While I watched the Bulldogs, Badgers, and Boilermakers roll to victory, something began to simmer in my mind. There were a lot of people at those games. Not only that, it took a lot more people to get ready for and to clean up after the 56 Division I-A games played on Saturday.

I know you chamber of commerce types are snickering at my naïveté, but to be honest, I've never considered the "numbers game" before.

If I had attended The University of Tennessee game as planned on Saturday, I would have shared the stadium with 102,037 of my closest friends. We would have consumed up to 150,000 soft drinks, 40,000 hot dogs, and 12,000 boxes of popcorn. We would have used more than 200,000 pounds of ice.

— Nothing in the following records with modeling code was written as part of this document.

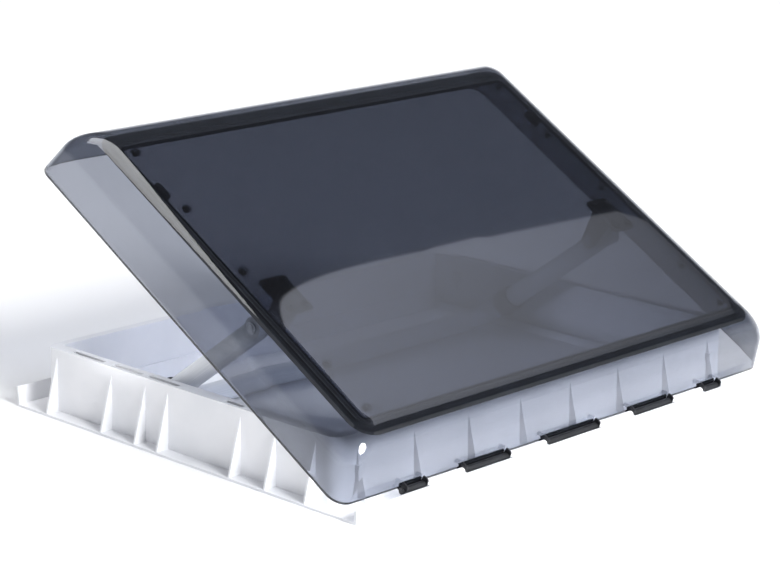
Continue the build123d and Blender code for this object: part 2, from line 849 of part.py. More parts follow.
def make_left_guide():
    """A collar round the arm and a tongue down to the shoe, with a bore for the shoe's pin."""
    x = -arm_side
    collar_end = pivot_radius - bow_bend - collar_lead
    collar_start = collar_end - collar_length
    collar = rod_along_arm(x, collar_start, collar_end, bow_radius + collar_thickness)
    tongue_outer = tongue_inner + tongue_thickness
    half = tongue_width / 2
    start = on_arm(collar_start)
    end = on_arm(pivot_radius)
    outline = [
        (start[0] - half * arm_z, start[1] + half * arm_y),
        (start[0] + half * arm_z, start[1] - half * arm_y),
        (end[0] + half * arm_z, end[1] - half * arm_y),
        (end[0] - half * arm_z, end[1] + half * arm_y)]
    tongue = plate_along_x(-tongue_outer, -tongue_inner, outline)
    tongue += rod_along_x(-tongue_outer, -tongue_inner, *end, half)
    guide = collar + tongue
    guide -= rod_along_arm(
        x, collar_start - cut_margin, collar_end + cut_margin, bow_radius + running_clearance)
    return guide - rod_along_x(
        -tongue_outer - cut_margin, -tongue_inner + cut_margin, *end,
        pin_radius + running_clearance)


def make_left_shoe():
    """The shoe that slides in the rail, with the pin on which it turns in the guide's tongue."""
    y, z = rest_shoe
    x0 = -opening_side - shoe_setback - shoe_depth
    shoe = box_between(
        x0, x0 + shoe_depth, y - shoe_length / 2, y + shoe_length / 2,
        z - shoe_height / 2, z + shoe_height / 2)
    shoe = fillet(shoe.edges().filter_by(Axis.X), shoe_corner)
    head_start = -tongue_inner + side_clearance
    head_end = head_start + shoe_pin_head_length
    shoe += rod_along_x(x0 + shoe_depth / 2, head_end, y, z, pin_radius)
    return shoe + rod_along_x(head_start, head_end, y, z, shoe_pin_head_radius)


save_frame_sections(make_outer_frame())
left_rail = make_left_rail()
save(left_rail, "left_rail")
save(other_side(left_rail), "right_rail")
save(make_rail_screws(), "rail_screws")
left_lock = make_left_lock()
save(left_lock, "left_lock")
save(other_side(left_lock), "right_lock")
save(make_hinge_rod(), "hinge_rod")
save(make_rod_caps(), "rod_caps")

save(opened(make_outer_dome()), "outer_dome")
save(opened(make_inner_pane()), "inner_pane")
save(opened(make_lid_seal()), "lid_seal")
save(opened(make_pane_spacers()), "pane_spacers")
save(opened(lid_screws(pane_hole_places(), pane_level)), "pane_screws")
save(opened(make_pane_clips()), "pane_clips")
strip_names = ("left_end", "left_middle", "centre", "right_middle", "right_end")
for span, place in zip(strip_spans, strip_names):
    save(opened(make_hinge_strip(*span)), f"{place}_hinge_strip")
left_bracket = make_left_bracket()
save(opened(left_bracket), "left_bracket")
save(opened(other_side(left_bracket)), "right_bracket")
save(opened(lid_screws(bracket_hole_places(), pane_level - bracket_plate)), "bracket_screws")
left_pin = make_left_pin()
save(opened(left_pin), "left_pivot_pin")
save(opened(other_side(left_pin)), "right_pivot_pin")
save(opened(make_pin_rings()), "pin_rings")

save(make_bow_tube(), "bow_tube")
left_eye = make_left_eye()
save(left_eye, "left_bow_eye")
save(other_side(left_eye), "right_bow_eye")
left_guide = make_left_guide()
save(left_guide, "left_bow_guide")
save(other_side(left_guide), "right_bow_guide")
left_shoe = make_left_shoe()
save(left_shoe, "left_shoe")
save(other_side(left_shoe), "right_shoe")
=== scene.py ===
import bmesh
import bpy
import numpy as np
from mathutils import Matrix


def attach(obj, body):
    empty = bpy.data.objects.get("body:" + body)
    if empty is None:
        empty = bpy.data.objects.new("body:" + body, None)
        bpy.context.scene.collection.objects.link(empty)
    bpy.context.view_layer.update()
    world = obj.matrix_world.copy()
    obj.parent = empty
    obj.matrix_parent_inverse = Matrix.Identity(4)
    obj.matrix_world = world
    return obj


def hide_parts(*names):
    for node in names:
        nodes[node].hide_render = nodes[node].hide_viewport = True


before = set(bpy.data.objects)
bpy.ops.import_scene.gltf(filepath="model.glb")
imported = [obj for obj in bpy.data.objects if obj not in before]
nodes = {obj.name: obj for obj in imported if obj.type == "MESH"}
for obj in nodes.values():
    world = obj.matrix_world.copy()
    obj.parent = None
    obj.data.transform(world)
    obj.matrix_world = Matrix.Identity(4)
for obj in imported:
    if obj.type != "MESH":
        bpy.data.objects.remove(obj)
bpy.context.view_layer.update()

mm = 0.001
sameSpot = 1e-7   # points closer than this, in metres, are one


# sRGB hex turned to linear values, with alpha 1
def linear(hexColour):
    parts = np.array([int(hexColour[i:i + 2], 16) for i in (1, 3, 5)]) / 255
    values = np.where(parts <= 0.04045, parts / 12.92, ((parts + 0.055) / 1.055) ** 2.4)
    return (*values.tolist(), 1.0)


# Adds a node, sets its properties, its sockets and a ramp's stops, and joins sockets to what feeds them
def addNode(tree, kind, sockets=None, links=None, stops=(), **properties):
    node = tree.nodes.new("ShaderNode" + kind)
    for name, value in properties.items():
        setattr(node, name, value)
    for name, value in (sockets or {}).items():
        node.inputs[name].default_value = value
    for number, (place, colour) in enumerate(stops):
        if number == len(node.color_ramp.elements):
            node.color_ramp.elements.new(place)
        stop = node.color_ramp.elements[number]
        stop.position, stop.color = place, linear(colour)
    for name, source in (links or {}).items():
        tree.links.new(source, node.inputs[name])
    return node


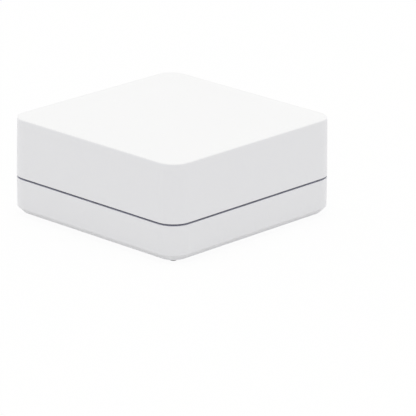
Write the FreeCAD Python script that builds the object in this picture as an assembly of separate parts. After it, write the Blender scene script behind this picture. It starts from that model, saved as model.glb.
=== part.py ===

A total of 70 players can take the field for each team during a NCAA-sanctioned game. In addition to the head coach, each team brings along dozens of assistant coaches, trainers, and water carriers. Hundreds of media types show up too, and, of course, there are the stripes who referee the game.

Before each matchup, someone mows the grass and paints those pretty checkerboard squares in the end zones. Someone (or a team of someones) cleans the stadium. Someone else gathers the stats and prints the programs. Someone cooks the hot dogs.

After the game, someone clears away all the garbage left by the screaming fans. By Sunday afternoon, most stadiums around the country stand pristine again, ready for the next battle.

But here's the deal. Unless you're the goat or the hero—someone who makes a difference in the outcome of a game—no one ever thinks about you. Few people ever bother to thank all the people it takes to make a game day successful. So hats off to all the unsung heroes at stadiums across the land! To each and every one of you, we say thank you. There would be no college football without you.